Hey everyone, I just signed up and thought I'd share some images of my Kodiak 400. My grandfather bought it new in '02 and it never left his property. He passed away in December of '13 and I brought it home and cleaned the carb and ended up parking it in a spare shop up until last month. I had to get a new battery and a few other odds and ends to get it up and going. I rode it around for a few days then started tearing it apart.

I started with pulling all of the plastics off and cleaned them up, as you can tell by the tank cover it was nasty. With the plastics off I began building the lift for it. and running the hoses for the snorkel kit.
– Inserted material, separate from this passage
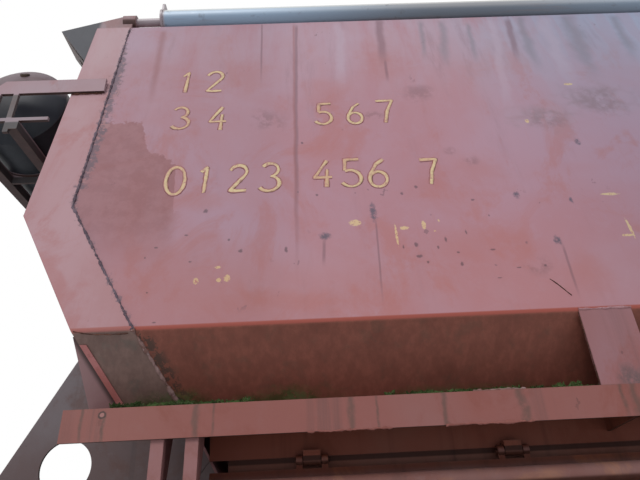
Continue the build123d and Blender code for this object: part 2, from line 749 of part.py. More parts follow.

I then made a radiator cover at work on the CNC and fabbed up the brackets on the front rack. With the plastics back on I finished up with the snorkel kit and rerouting the radiator hoses. A couple of weeks ago I printed some vinyl off at work and put honeycomb on the sides along with a woodgrain over the top. I also installed some 27" Mega Meyhams on ITP SS 316s. Friday night I applied some digital splash camo graphics I printed off. I'll begin with the clutch kit and a muffler install shortly. 

Before:


After:





In some water action:


----------



## beepin (Aug 28, 2014)

That's an awesome looking Kodiak, good job getting her back to life! 
Sorry about your grandfather.


----------



## hursteric (Oct 21, 2014)

Sweet looking ride man


----------



## Ghostpilot (Jul 20, 2015)

Thanks guys. It has been a fun project. I'm trying to find a solution to the nonlocking front diff and I've also been tossing around the idea of making a different set of a arms.


----------



## gpinjason (Nov 10, 2009)

Nice looking Kodiak! I've just recenlty aquired an 01 and brought it back to life after sitting for about 3 years in my neighbor's back yard... Those little bikes are tough! I had an 02 prior to buying my Ranger... I plan to use the engine out of the 01 to build a mini rock crawler for my son... but $$ is holding me back right now.. LOL

 2001 Kodiak 400 - Project Mini Crawler - MudInMyBlood Forums


----------



## Ghostpilot (Jul 20, 2015)

Man, that will make one sick little crawler. I just wish these units had low gear.


----------



## Polaris425 (Dec 16, 2004)

Wow!! Nice job on cleaning it up. Looks great!


Posted via TapaTalk for iPhone6


----------



## gpinjason (Nov 10, 2009)

Ghostpilot said:


> Man, that will make one sick little crawler. I just wish these units had low gear.


The 02 should have Low gear. Mine has Lo, Hi, N, R, and Park. I plan to run it into a divorced Transfer case so technically I should have 4 gear speeds to choose from.. Kodiak trans in Low and T-case in Low, should be able to crawl.


----------